Dalam penangkapan tersebut, petugas berhasil menyita hasil galian berupa logam, emas, dan sejumlah peralatan untuk menggali. Menurut Mukson, perusahaan tersebut diduga melakukan pelanggaran karena tidak dapat menunjukkan perizinan yang dimiliki termasuk izin pinjam pakai kawasan hutan dari Menteri Kehutanan.

Dalam operasi itu tim juga menemukan pembuatan jalan sepanjang 27.996 meter dengan lebar 10 meter.

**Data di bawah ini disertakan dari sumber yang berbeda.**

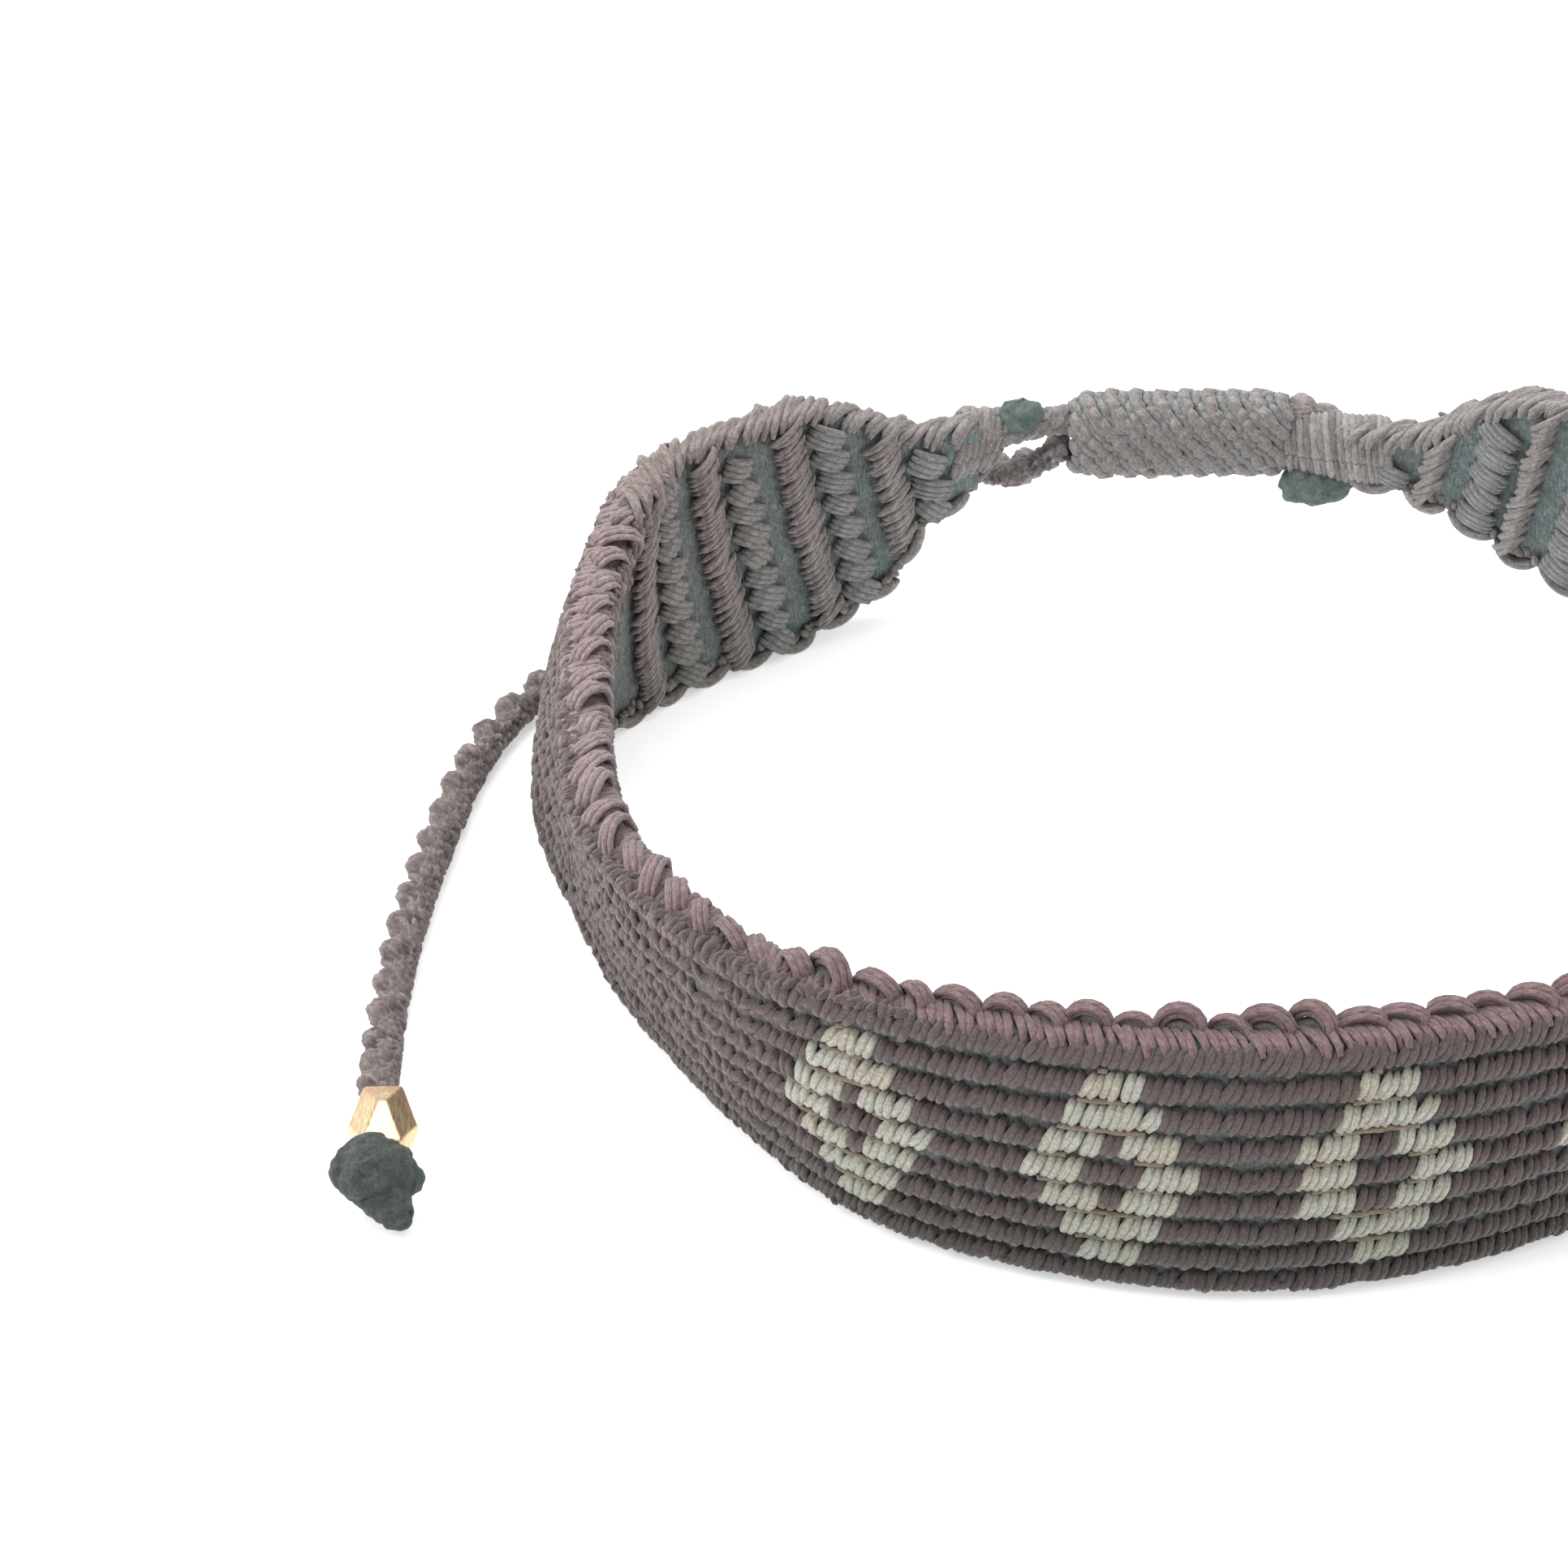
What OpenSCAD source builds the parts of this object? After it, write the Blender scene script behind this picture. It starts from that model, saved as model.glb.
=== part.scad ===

Sepanjang 18.801 meter berada di kawasan hutan produksi terbatas dan 9.195 meter di kawasan hutan lindung. Sejumlah tenaga kerja lokal juga dipekerjakan sebagai tukang masak dan membangun kamp di wilayah itu. Mukson menduga, aktivitas perusahaan tambang telah dilakukan sejak setahun.

Kepada media WWF Indonesia Program Kalimantan Barat, Albertus Tjiu, mengatakan perusahaan tambang yang hendak membuka kawasan hutan lindung harus memiliki izin yang disebut pinjam pakai kawasan. Aturan ini tertuang dalam Peraturan Menteri Kehutanan Nomor P.43/Menhut-II/2008 tentang Pedoman Pinjam Pakai Kawasan Hutan.  “Dalam aturan itu dijelaskan, pinjam pakai kawasan hutan tidak boleh mengubah status, peruntukan dan fungsi kawasan hutan tersebut. Pinjam Pakai Kawasan ini harus diajukan pada Kementerian Kehutanan sebagai institusi yang mengatur kawasan hutan lindung,” ungkapnya.

Jika hutan lindung dibuka tanpa adanya izin pinjam pakai kawasan, ini berarti  ilegal. Albert menekankan pentingnya keberadaan hutan lindung agar fungsi-fungsi ekologisnya terutama menyangkut tata air dan kesuburan tanah tetap terjaga. Secara lebih luas, kerusakan hutan lindung bisa menyebabkan bencana.

Sidang kasus ini mendapat kawalan dari Masyarakat Bala Adat Dayak. Awalnya mereka melakukan unjuk rasa kepada Kejaksaan Tinggi Kalbar, yang hanya menuntut warga Tiongkok itu 10 bulan penjara. Ketua Bala Adat Dayak Didi, mengatakan, harusnya mereka dituntut hukuman maksimal. “Mereka telah melakukan penambangan dan perambahan hutan lindung di Kapuas Hulu. Harus dijerat tiga undang-undang  yakni UU No 4/2009, UU No 18/ 2013, serta UU No 32/2009,” ujarnya.